Single Sky benefits obscured by low growth

Cash-strapped air traffic control authorities are warning airlines that any efficiency savings derived from unifying Europe’s most heavily congested airspace will be far less than previously promised due mainly to a sharp drop in traffic levels.
Even so, the leaders of the FABEC functional airspace block that is designed to unify the complex airspace of Belgium, France, Germany, Luxembourg, the Netherlands and Switzerland insist that the Single European Sky initiative is still worth pursuing.
At a May 11 summit in Brussels, Patrick Gandil, chairman of the provisional FABEC Council, stated that although the first visible results were promising, any financial gain for airlines would be ‘substantially lower’ than calculations made four years ago mainly due to lower traffic volumes.
As a consequence, Daniel Weder, who is chairman of a body consisting of seven chief executives from FABEC air traffic control organisations, said it would only estimate the value of those projects whose financial benefit could be readily calculated in its overall cost-benefit analysis, meaning that several ongoing projects would not be quantified.
One such project covers the Project Central/West, a redrawing of the airspace at the Dutch-German border which will see military airspace between Amsterdam and Frankfurt disappear by 2016, allowing a ‘free flow’ between both hubs.

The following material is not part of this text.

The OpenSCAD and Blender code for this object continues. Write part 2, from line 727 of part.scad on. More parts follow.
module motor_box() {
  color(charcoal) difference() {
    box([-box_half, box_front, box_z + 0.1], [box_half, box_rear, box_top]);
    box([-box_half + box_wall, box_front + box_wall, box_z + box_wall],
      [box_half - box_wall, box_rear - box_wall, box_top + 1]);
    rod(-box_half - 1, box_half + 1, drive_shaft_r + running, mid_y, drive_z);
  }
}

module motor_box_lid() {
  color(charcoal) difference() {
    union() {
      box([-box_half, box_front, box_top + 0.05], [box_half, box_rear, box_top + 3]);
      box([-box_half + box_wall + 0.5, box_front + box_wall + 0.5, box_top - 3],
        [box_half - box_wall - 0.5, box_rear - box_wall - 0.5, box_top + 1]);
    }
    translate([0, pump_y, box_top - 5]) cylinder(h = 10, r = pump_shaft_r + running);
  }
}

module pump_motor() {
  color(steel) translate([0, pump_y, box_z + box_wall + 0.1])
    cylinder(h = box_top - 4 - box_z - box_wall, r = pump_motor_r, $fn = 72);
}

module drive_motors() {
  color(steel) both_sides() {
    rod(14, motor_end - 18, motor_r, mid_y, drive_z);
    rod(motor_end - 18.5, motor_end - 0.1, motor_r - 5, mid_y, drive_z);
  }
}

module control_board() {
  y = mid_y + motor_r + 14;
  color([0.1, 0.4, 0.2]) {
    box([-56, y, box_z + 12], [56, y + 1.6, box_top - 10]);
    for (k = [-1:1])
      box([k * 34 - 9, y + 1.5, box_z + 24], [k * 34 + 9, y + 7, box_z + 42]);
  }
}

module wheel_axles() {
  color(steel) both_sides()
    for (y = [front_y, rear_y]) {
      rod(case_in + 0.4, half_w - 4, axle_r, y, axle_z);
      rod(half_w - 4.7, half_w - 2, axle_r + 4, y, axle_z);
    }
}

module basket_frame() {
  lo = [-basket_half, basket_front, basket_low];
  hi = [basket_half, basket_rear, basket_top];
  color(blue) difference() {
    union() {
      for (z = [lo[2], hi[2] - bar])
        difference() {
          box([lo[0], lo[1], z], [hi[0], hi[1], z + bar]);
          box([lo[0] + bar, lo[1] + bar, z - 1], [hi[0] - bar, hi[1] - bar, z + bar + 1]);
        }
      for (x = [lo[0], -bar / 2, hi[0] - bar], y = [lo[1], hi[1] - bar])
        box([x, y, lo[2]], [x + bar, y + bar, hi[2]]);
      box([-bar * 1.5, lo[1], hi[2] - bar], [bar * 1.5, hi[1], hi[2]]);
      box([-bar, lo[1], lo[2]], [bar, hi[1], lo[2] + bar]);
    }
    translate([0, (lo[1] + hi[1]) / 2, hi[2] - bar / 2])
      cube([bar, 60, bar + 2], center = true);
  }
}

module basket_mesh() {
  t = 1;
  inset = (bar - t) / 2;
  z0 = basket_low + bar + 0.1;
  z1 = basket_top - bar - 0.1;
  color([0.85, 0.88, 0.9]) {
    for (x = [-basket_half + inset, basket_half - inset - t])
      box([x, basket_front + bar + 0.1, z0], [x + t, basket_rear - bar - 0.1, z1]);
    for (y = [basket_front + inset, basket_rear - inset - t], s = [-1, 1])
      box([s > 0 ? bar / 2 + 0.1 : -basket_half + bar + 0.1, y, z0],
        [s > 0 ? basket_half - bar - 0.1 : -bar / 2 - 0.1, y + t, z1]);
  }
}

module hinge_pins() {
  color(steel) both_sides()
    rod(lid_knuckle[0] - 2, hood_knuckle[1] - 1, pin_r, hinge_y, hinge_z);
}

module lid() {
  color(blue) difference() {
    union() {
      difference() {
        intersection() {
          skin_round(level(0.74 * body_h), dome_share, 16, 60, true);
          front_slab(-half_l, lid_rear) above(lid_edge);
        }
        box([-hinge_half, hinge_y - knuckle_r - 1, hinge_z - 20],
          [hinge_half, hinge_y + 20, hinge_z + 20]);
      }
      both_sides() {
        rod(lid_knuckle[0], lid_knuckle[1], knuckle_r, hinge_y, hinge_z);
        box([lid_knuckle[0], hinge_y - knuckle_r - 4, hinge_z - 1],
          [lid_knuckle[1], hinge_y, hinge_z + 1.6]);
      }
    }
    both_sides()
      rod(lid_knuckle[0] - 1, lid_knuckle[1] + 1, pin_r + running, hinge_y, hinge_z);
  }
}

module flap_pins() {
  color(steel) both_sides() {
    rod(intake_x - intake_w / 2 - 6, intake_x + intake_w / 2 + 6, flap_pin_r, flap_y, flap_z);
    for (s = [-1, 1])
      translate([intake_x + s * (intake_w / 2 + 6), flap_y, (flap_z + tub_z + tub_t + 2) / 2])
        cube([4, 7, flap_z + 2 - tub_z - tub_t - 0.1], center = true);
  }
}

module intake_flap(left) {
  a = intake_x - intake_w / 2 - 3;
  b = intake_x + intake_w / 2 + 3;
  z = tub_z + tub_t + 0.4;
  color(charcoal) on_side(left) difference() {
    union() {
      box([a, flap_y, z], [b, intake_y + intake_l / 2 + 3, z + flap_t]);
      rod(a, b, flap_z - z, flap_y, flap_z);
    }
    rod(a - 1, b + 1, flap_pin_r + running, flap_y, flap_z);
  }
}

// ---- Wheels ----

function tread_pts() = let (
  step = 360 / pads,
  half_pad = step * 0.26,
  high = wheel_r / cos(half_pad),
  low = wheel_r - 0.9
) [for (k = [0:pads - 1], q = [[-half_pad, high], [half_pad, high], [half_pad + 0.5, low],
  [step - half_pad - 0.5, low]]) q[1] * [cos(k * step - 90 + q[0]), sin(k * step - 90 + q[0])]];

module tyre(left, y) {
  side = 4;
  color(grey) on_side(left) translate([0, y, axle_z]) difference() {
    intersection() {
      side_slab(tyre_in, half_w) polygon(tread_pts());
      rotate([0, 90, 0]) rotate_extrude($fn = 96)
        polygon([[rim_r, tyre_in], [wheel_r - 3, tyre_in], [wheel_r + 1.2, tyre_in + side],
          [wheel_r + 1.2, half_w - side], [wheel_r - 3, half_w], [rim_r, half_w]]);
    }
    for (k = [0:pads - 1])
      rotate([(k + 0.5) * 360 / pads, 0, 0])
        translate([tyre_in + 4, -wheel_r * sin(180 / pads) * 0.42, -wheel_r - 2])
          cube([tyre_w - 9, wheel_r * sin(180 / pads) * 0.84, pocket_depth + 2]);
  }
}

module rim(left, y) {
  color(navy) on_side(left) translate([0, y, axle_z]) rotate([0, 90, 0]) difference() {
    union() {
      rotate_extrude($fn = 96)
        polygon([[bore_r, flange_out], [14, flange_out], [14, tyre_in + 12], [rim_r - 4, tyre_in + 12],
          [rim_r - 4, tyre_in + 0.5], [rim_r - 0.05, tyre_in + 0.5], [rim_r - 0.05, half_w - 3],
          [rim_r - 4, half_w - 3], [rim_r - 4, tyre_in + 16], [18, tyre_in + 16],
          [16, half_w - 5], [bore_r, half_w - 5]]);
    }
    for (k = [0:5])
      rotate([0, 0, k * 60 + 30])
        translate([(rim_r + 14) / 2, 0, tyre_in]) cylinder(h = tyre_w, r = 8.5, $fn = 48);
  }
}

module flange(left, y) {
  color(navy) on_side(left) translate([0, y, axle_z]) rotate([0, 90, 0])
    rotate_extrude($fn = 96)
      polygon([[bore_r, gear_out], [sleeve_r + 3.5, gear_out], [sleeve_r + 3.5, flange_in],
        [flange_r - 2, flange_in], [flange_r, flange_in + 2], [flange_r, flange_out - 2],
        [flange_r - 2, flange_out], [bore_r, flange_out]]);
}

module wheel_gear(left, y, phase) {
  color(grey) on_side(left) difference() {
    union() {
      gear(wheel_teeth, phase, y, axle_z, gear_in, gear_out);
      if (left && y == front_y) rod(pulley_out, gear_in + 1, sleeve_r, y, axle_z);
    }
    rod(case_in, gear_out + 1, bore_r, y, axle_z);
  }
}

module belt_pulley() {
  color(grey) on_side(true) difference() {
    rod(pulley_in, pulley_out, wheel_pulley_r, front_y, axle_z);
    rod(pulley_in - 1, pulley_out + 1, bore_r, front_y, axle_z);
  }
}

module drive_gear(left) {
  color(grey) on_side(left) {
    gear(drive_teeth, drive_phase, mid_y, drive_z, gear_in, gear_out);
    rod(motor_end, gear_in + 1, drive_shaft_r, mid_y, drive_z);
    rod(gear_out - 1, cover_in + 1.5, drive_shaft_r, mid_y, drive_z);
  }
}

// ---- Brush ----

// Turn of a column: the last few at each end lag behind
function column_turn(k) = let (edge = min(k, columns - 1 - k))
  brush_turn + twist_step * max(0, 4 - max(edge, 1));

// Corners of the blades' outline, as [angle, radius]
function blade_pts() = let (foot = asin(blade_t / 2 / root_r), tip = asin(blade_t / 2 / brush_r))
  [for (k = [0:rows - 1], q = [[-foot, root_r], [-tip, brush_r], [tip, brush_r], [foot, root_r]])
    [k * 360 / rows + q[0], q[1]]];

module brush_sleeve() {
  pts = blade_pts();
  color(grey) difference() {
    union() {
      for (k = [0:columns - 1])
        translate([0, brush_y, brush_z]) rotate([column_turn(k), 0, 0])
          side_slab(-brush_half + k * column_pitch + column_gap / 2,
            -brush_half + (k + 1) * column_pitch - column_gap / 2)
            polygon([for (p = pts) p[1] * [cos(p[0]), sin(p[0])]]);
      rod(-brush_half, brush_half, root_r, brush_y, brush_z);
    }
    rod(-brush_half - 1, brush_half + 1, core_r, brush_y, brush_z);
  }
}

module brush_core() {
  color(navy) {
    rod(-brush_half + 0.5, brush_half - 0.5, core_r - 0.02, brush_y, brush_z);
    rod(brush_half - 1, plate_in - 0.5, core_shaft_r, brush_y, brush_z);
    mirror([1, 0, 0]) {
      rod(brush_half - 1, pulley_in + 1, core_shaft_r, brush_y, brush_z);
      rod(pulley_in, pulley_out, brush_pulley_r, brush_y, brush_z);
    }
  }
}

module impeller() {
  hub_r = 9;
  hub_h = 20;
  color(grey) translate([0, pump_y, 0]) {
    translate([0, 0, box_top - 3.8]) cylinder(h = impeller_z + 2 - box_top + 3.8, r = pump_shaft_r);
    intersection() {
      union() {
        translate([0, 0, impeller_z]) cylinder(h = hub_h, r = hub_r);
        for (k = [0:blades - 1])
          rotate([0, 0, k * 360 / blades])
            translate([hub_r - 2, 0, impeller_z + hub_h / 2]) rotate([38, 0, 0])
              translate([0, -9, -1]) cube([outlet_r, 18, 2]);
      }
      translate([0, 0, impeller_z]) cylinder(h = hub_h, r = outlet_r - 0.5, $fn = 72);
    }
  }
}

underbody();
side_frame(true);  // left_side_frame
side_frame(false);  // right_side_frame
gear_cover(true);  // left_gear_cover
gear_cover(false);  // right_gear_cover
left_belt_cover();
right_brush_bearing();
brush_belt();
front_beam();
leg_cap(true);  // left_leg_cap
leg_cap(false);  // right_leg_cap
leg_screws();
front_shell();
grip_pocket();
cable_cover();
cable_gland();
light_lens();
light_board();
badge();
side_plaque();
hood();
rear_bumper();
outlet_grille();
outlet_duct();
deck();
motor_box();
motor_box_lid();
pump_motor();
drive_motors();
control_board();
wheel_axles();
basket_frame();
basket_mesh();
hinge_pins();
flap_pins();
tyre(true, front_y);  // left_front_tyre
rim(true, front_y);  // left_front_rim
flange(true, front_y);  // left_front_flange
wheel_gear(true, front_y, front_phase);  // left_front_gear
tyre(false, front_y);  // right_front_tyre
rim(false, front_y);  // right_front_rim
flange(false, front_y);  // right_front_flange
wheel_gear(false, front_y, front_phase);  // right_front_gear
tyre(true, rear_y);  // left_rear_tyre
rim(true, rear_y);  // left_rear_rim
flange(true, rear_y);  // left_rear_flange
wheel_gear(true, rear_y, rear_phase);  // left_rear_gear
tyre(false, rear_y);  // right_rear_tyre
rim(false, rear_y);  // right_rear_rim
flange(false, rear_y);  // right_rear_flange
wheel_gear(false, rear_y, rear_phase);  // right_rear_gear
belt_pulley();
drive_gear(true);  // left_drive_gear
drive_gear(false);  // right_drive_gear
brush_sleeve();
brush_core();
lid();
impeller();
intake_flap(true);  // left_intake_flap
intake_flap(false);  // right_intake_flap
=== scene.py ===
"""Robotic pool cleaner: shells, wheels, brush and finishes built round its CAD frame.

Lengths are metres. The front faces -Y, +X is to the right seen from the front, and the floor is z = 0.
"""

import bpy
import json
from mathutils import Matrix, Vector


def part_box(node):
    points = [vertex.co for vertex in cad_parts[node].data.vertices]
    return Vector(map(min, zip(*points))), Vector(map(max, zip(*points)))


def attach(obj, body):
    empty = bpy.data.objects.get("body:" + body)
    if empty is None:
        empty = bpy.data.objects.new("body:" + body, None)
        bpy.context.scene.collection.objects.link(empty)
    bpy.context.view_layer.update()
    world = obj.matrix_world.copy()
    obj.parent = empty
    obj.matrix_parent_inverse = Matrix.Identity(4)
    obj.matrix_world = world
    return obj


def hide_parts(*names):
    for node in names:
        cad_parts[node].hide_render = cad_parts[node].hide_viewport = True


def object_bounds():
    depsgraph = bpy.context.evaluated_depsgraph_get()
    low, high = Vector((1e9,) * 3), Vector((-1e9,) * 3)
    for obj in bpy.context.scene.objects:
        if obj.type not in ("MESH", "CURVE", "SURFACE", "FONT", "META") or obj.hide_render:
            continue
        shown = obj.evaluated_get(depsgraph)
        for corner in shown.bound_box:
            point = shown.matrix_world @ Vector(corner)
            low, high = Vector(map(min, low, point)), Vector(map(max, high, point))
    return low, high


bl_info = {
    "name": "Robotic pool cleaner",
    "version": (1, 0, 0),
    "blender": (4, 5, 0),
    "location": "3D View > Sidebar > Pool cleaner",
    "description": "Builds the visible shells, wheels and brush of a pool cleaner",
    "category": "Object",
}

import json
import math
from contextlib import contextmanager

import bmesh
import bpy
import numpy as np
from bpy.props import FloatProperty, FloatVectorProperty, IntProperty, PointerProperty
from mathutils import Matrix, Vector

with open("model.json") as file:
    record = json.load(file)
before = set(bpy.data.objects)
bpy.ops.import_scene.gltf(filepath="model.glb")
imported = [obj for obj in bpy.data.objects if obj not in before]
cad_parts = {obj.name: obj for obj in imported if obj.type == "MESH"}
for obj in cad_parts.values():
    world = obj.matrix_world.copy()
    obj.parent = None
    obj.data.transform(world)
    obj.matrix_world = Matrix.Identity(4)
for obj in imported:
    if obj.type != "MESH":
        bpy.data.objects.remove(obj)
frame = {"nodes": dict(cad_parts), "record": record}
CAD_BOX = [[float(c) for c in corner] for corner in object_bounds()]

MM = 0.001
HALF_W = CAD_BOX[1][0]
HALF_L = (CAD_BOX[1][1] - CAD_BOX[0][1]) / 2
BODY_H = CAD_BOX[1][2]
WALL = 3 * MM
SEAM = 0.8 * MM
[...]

“The project status is green – the general benefit is obvious. Currently, the route design is being finalised. As a consequence, in March when we did our overall cost-benefit analysis we did not have the data – routes, flights per route etc. needed for the calculation of the cost-benefit analysis. We are sure they are huge, but it makes no sense to calculate just on the basis of feelings or assumptions.,” said a FABEC spokesman.
Another project whose benefits will not be included is XMAN which will introduce cross-centre arrival management, meaning that, for example, an approach to Frankfurt will start in Maastricht UAC via pre-sequencing. XMAN will be rolled out throughout FABEC-from 2014 onwards. although the exact methodology to calculate the benefits has yet to be determined.
“Both projects are proceeding well, but at the time when we were calculating the overall FABEC cost-benefit analysis we did not have the correct data or methodology available to insert all projects into the calculation. As we are in an implementation phase and not in the feasibility phase we are aiming for realistic ‘proven’ figures,” said FABEC.”The overall net present value of FABEC until 2025 amounts to €732m.”
“The real benefit for the users, however, is much higher,” said Weder who explained that revised estimates by FABEC members indicate a financial contribution of around €500m by 2015.”This amount is based on the reduction of unit rates as foreseen in the national performance plans as well as on less income due to decreasing traffic – an effect which has to be covered under the new regulation by the ANSPs mainly,” said Weder.
Most major European airports and major civil airways and military training areas are located in FABEC airspace which covers 1.7 million km. FABEC currently handles around 5.5 million flights per year which accounts for 55 per cent of all European air traffic.
Under European legislation setting out the Single European Sky programme, member states have to provide a set of comprehensive documents such as a treaty or a common airspace policy by 24 June. Additionally, a cost-benefit analysis has to prove the overall-added value of establishing a Functional Airspace Block such as FABEC.
Earlier this month, Europe’s Network Manager Eurocontrol announced that European flights were expected to decline by 1.3 per cent in 2012. The first three months of 2012 saw a total of 2.12 million flights in Europe, a decrease of 3.3 per cent on the first three months of 2011, after allowing for the leap year.